PAKISTAN issued a blunt warning to the US yesterday that it risked breaking the alliance, following accusations by America’s most senior military officer that the ISI spy agency directed recent Haqqani network terror attacks in Afghanistan.
The uneasy relationship is now at breaking point after US Joint Chiefs of Staff chairman Mike Mullen – previously a vocal defender of Islamabad – told a US Senate hearing the Haqqani network “acts as a veritable arm” of Pakistan’s spy agency.
“With ISI support, Haqqani operatives planned and conducted a truck bomb (on the anniversary of September 11) as well as the assault on our embassy,” Admiral Mullen said.
“We also have credible evidence they were behind the June 28 attack against the Intercontinental Hotel in Kabul and a host of other smaller but effective operations.
“Choosing to use violent extremism as an instrument of policy, the Pakistan government, and especially the Pakistani army and ISI, jeopardise not only the prospect of our strategic partnership but Pakistan’s opportunity to be a respected nation with a legitimate regional interest.”
The recent series of high-profile attacks in Afghanistan, including this week’s assassination of peace council chairman Burhanuddin Rabbani, whose funeral was held yesterday, have seriously damaged the efforts of the US-led coalition forces to negotiate a peace settlement and an orderly exit from the country.
As a result, Washington is again pressuring Pakistan to launch a ground operation in North Waziristan to root out the Haqqani network there, and has warned that failure to do so could trigger unilateral US action.
But Pakistan’s recently appointed Foreign Minister, Hina Rabbani Khar, countered yesterday that the US could not afford to alienate Pakistan’s government or people.
“You will lose an ally,” she said in New York, where she is attending the UN General Assembly. “Anything which is said about an ally, about a partner publicly to recriminate it, to humiliate it, is not acceptable.”
Interior Minister Rehman Malik warned against a unilateral US ground attack on the Haqqani forces, and said the US Senate’s decision to make $US1 billion ($1.01bn) in aid conditional on Islamabad taking action against Haqqani “will not make Pakistanis happy”.
Islamabad has indicated that any unilateral US action on its territory – following the May raid on the Osama bin Laden compound – would be seen as a hostile act that would result in blocking the NATO and US military supply route into Afghanistan.
Pakistan has long denied it provides support to the Haqqani network, although the group’s main madrassas in North Waziristan’s capital, Miram Shah, are said to be within a few kilometres of major military bases.

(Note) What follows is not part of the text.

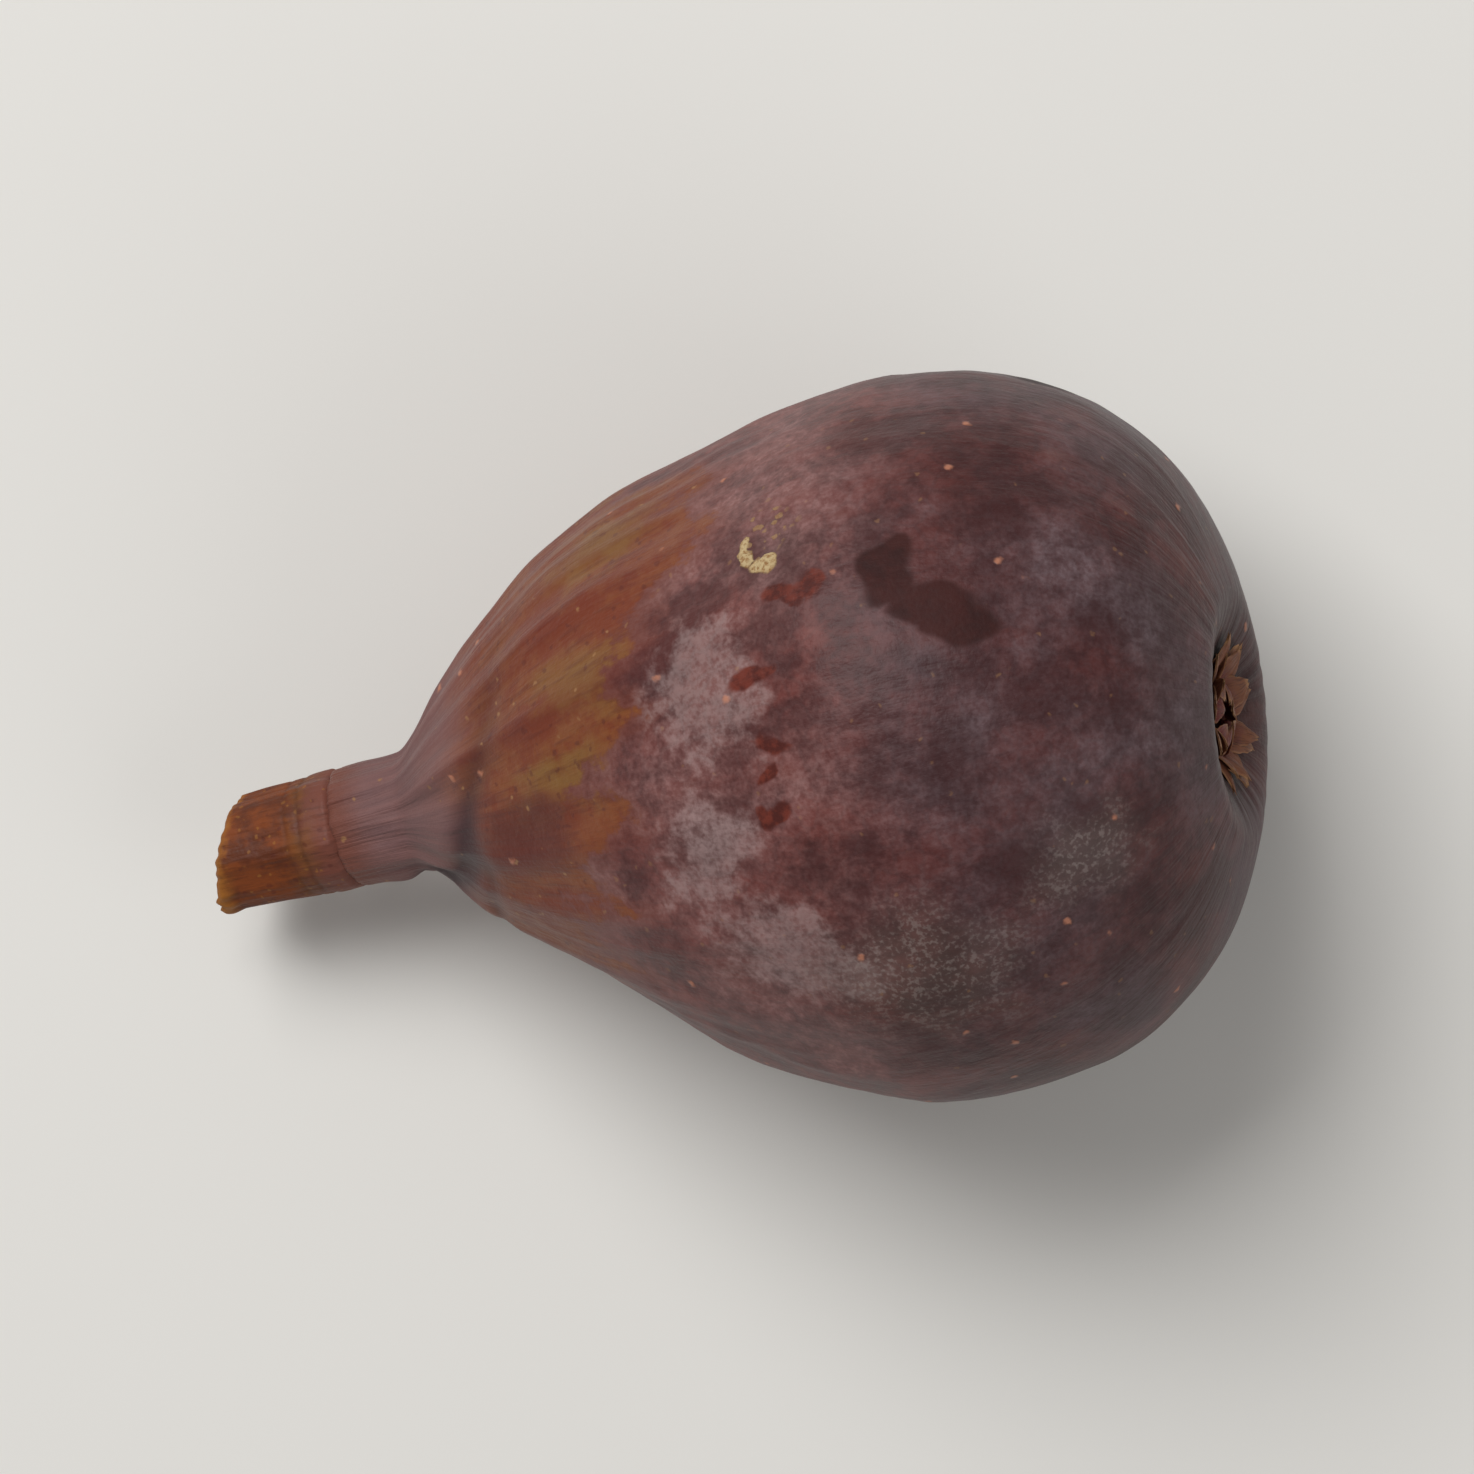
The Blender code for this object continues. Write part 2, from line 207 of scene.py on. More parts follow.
def ripple_round(angle, distance, count, length, seed, waves=14):
    """A random field in folds along the spine: cosines of whole counts round it that drift along it."""
    draw = np.random.default_rng(seed)
    field = np.zeros(np.broadcast(angle, distance).shape)
    for _ in range(waves):
        here = round(count * draw.uniform(0.6, 1.4))
        drift = TURN / length * draw.uniform(-1.0, 1.0)
        field += np.cos(here * angle + drift * distance + draw.uniform(0.0, TURN))
    return field / math.sqrt(waves / 2.0)


def spine(distance):
    """Points of the spine at the given distances, with the unit vectors to its side (+Y) and to its top."""
    along = np.arange(0.0, SPINE_LENGTH, SPINE_STEP)
    turned = smooth_step(along, *BEND)
    course = BODY_COURSE + (NECK_COURSE - BODY_COURSE) * turned
    slope = BODY_SLOPE + (NECK_SLOPE - BODY_SLOPE) * turned
    ahead = np.stack([-np.cos(slope) * np.cos(course), -np.cos(slope) * np.sin(course), -np.sin(slope)], 1)
    side = np.stack([-np.sin(course), np.cos(course), np.zeros_like(course)], 1)
    top = np.cross(side, ahead)
    points = np.array(SPINE_START) + (np.cumsum(ahead, 0) - ahead[0]) * SPINE_STEP

    def at_distance(vectors):
        return np.stack([np.interp(distance, along, vectors[:, k]) for k in range(3)], -1)

    return at_distance(points), at_distance(side), at_distance(top)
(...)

One US military official told The Wall Street Journal yesterday “they’re so close they can shout to each other”.
With the US and the Afghan Taliban leaders moving towards talks, analysts believe Pakistan is looking to the Haqqanis to secure its interests and guard against being squeezed out of Kabul’s power equation by India.
As Pakistani columnist Khalid Haziz wrote in the Dawn newspaper yesterday: “The Haqqani group has always indicated their fight is against the foreign occupation of Afghanistan and not against Pakistan or its army.
“On some occasions the group has even provided support to the army . . . The Haqqani group is thus an asset, helping Pakistan.”